REQUIREMENTS:
Reproduce each of the lines word for word.

/---

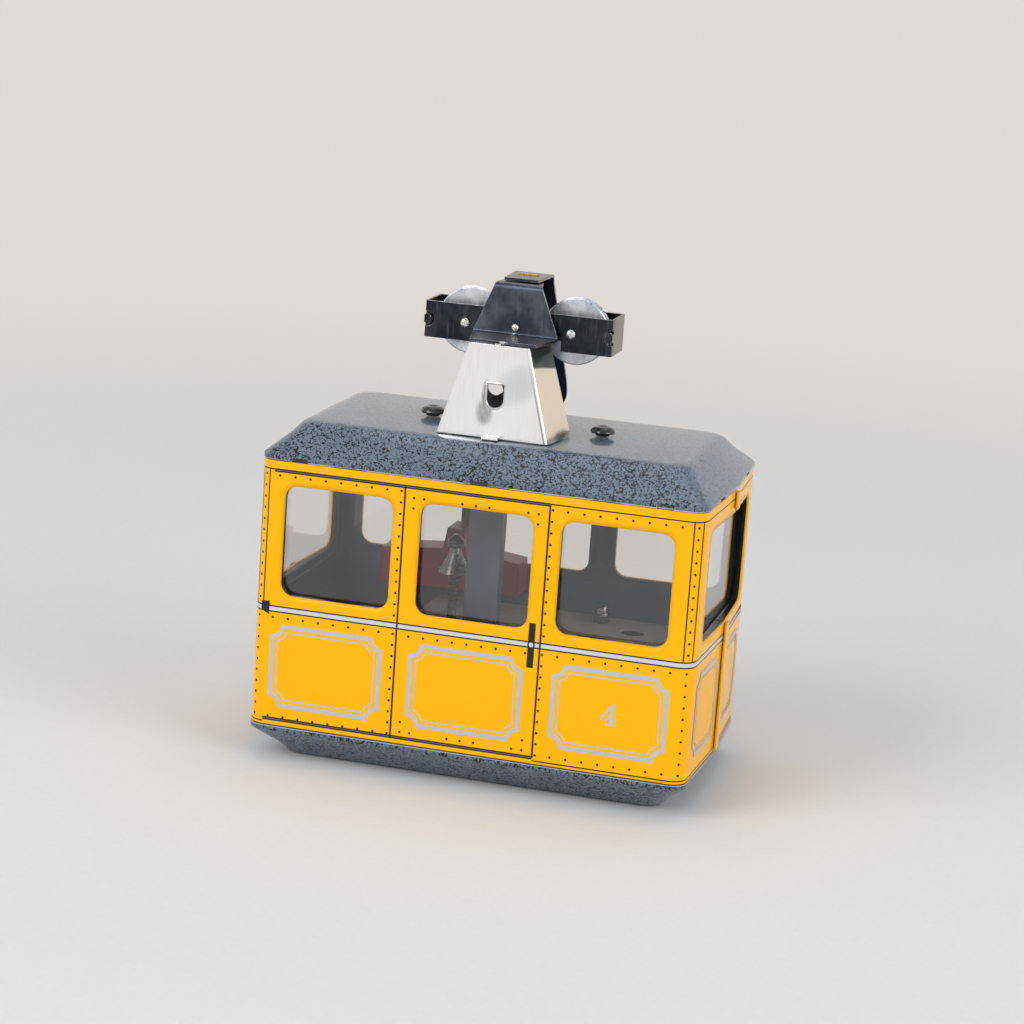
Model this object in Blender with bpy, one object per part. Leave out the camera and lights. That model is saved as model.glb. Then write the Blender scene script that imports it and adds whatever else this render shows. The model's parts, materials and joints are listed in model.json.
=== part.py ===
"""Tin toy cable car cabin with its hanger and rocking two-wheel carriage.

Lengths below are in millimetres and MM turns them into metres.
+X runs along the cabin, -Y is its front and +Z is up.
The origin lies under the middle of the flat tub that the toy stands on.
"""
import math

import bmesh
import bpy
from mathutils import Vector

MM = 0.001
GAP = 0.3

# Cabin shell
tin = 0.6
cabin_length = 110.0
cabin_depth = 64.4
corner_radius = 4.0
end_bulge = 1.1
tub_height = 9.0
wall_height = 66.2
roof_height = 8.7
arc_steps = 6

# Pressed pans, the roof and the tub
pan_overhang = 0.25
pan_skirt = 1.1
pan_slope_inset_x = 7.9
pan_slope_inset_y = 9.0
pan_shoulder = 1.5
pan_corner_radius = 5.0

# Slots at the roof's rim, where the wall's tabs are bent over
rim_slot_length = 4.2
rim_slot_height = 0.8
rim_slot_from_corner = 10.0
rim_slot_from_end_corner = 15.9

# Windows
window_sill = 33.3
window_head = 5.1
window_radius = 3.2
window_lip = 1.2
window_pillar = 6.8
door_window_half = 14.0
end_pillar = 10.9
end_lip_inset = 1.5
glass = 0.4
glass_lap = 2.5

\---

WORKED ANSWER:
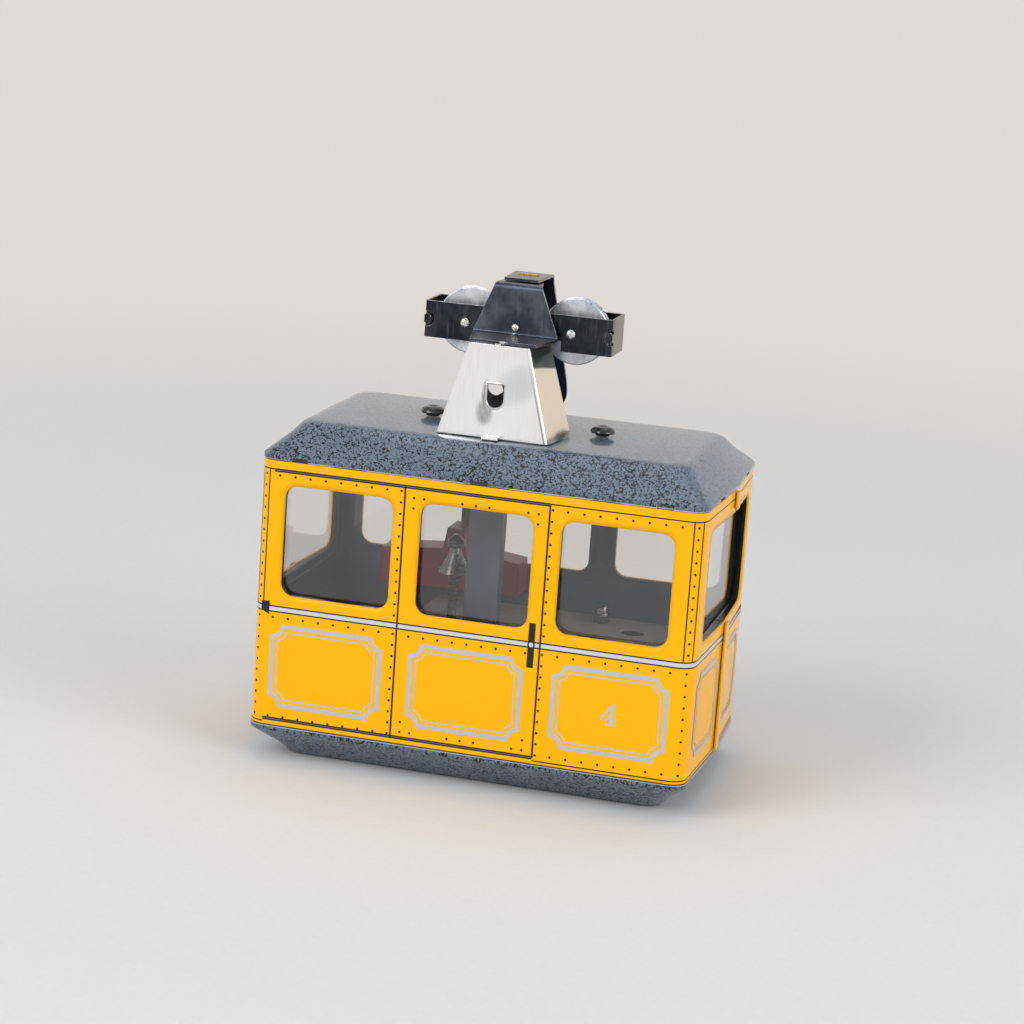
Model this object in Blender with bpy, one object per part. Leave out the camera and lights. That model is saved as model.glb. Then write the Blender scene script that imports it and adds whatever else this render shows. The model's parts, materials and joints are listed in model.json.
=== part.py ===
"""Tin toy cable car cabin with its hanger and rocking two-wheel carriage.

Lengths below are in millimetres and MM turns them into metres.
+X runs along the cabin, -Y is its front and +Z is up.
The origin lies under the middle of the flat tub that the toy stands on.
"""
import math

import bmesh
import bpy
from mathutils import Vector

MM = 0.001
GAP = 0.3

# Cabin shell
tin = 0.6
cabin_length = 110.0
cabin_depth = 64.4
corner_radius = 4.0
end_bulge = 1.1
tub_height = 9.0
wall_height = 66.2
roof_height = 8.7
arc_steps = 6

# Pressed pans, the roof and the tub
pan_overhang = 0.25
pan_skirt = 1.1
pan_slope_inset_x = 7.9
pan_slope_inset_y = 9.0
pan_shoulder = 1.5
pan_corner_radius = 5.0

# Slots at the roof's rim, where the wall's tabs are bent over
rim_slot_length = 4.2
rim_slot_height = 0.8
rim_slot_from_corner = 10.0
rim_slot_from_end_corner = 15.9

# Windows
window_sill = 33.3
window_head = 5.1
window_radius = 3.2
window_lip = 1.2
window_pillar = 6.8
door_window_half = 14.0
end_pillar = 10.9
end_lip_inset = 1.5
glass = 0.4
glass_lap = 2.5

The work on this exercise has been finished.